The development notebook (dataloader_dev.py) includes visual feedback for learning:

# 👁️ SEE your data - Available in development notebook only
show_cifar10_samples(dataset, num_samples=8, title="My CIFAR-10 Data")

🎨 Visual Feedback Features (Development Only)

The development notebook includes visual feedback for learning and debugging:

  • Download progress bar: Visual progress indicator during CIFAR-10 download (~170MB)
  • show_cifar10_samples(): Display a grid of CIFAR-10 images with class labels
  • Real image visualization: See actual airplanes, cars, birds, cats, etc.
  • Batch visualization: View what your DataLoader is producing
  • Pipeline visualization: See the complete data flow in action

Why Visual Feedback Matters:

  • Build confidence: See that your data pipeline is working correctly
  • Debug issues: Spot problems like incorrect normalization or corrupted images
  • Understand data: Build intuition about what your model will be learning from
  • Immediate feedback: Visual confirmation follows the "Build → Use → Understand" pattern

Note: Visual feedback is available in the development notebook (data_dev.py) for learning purposes.

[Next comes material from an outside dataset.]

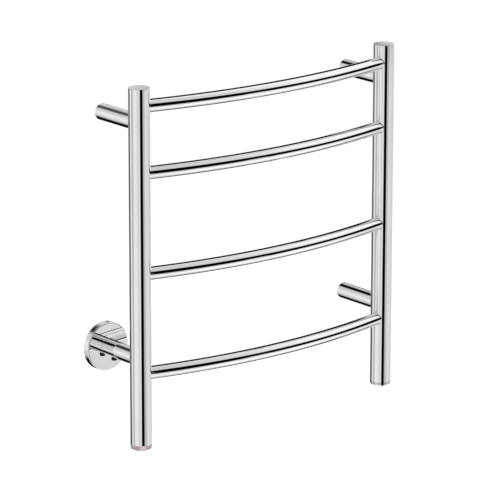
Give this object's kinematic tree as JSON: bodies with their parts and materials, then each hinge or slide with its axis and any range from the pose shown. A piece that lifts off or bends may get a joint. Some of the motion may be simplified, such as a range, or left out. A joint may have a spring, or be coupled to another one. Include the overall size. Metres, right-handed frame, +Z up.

The core package exports only the essential data loading components.

🎯 Success Criteria

Your data module is complete when:

  1. All tests pass: python bin/tito.py test --module dataloader
  2. Data classes import correctly: from tinytorch.core.dataloader import Dataset, DataLoader
  3. Dataset loading works: Can create datasets and access samples
  4. Batching works: DataLoader produces correct batch shapes
  5. Preprocessing works: Normalizer computes and applies statistics
  6. Pipeline works: Complete pipeline creates train/test loaders

💡 Implementation Tips

Start with the Interface

  1. Dataset base class - Define the abstract interface
  2. Simple test dataset - Create mock data for testing
  3. Basic DataLoader - Implement batching without shuffling
  4. Add shuffling - Randomize sample order
  5. Test frequently - Verify each component works

Design Patterns

class Dataset:
    def __getitem__(self, index):
        # Return (data, label) tuple
        return data_tensor, label_tensor
    
    def __len__(self):
        # Return total number of samples
        return self.num_samples

class DataLoader:
    def __iter__(self):
        # Yield batches of (batch_data, batch_labels)
        for batch in self._create_batches():
            yield batch_data, batch_labels

Systems Thinking

  • Memory management: Don't load entire dataset into RAM
  • I/O efficiency: Batch file operations when possible
  • Preprocessing: Compute statistics once, apply many times
  • Interface design: Make components easily swappable

Common Challenges

  • Binary file parsing - CIFAR-10 uses custom format
  • Batch size handling - Last batch may be smaller
  • Data type consistency - Convert to consistent types
  • Error handling - Provide helpful debugging messages

🔧 Advanced Features (Optional)

If you finish early, try implementing:

  • Data augmentation - Random transformations for training
  • Multi-worker loading - Parallel data loading
  • Caching - Store processed data for faster access
  • Different datasets - MNIST, Fashion-MNIST, etc.

🚀 Next Steps

Once you complete the data module:

  1. Move to Autograd: cd modules/autograd/
  2. Build automatic differentiation: Enable gradient computation
  3. Combine with data: Train models on real datasets
  4. Prepare for training: Ready for the training module

🔗 Why Data Engineering Matters

Data engineering is the foundation of all ML systems:

  • Training loops need efficient data loading
  • Model performance depends on data quality
  • Production systems require scalable data pipelines
  • Research needs flexible data interfaces

Your data implementation will power all TinyTorch training!

📊 Real-World Connection

The patterns you'll implement are used in:

  • PyTorch DataLoader - Same interface and concepts
  • TensorFlow tf.data - Similar pipeline architecture
  • Production ML - Scalable data processing systems
  • Research - Flexible experimentation frameworks

🎉 Ready to Build?

The data module is where TinyTorch becomes a real ML system. You're about to create the infrastructure that will feed neural networks, enable training loops, and power production ML pipelines.

Focus on clean interfaces, efficient implementation, and systems thinking! 🔥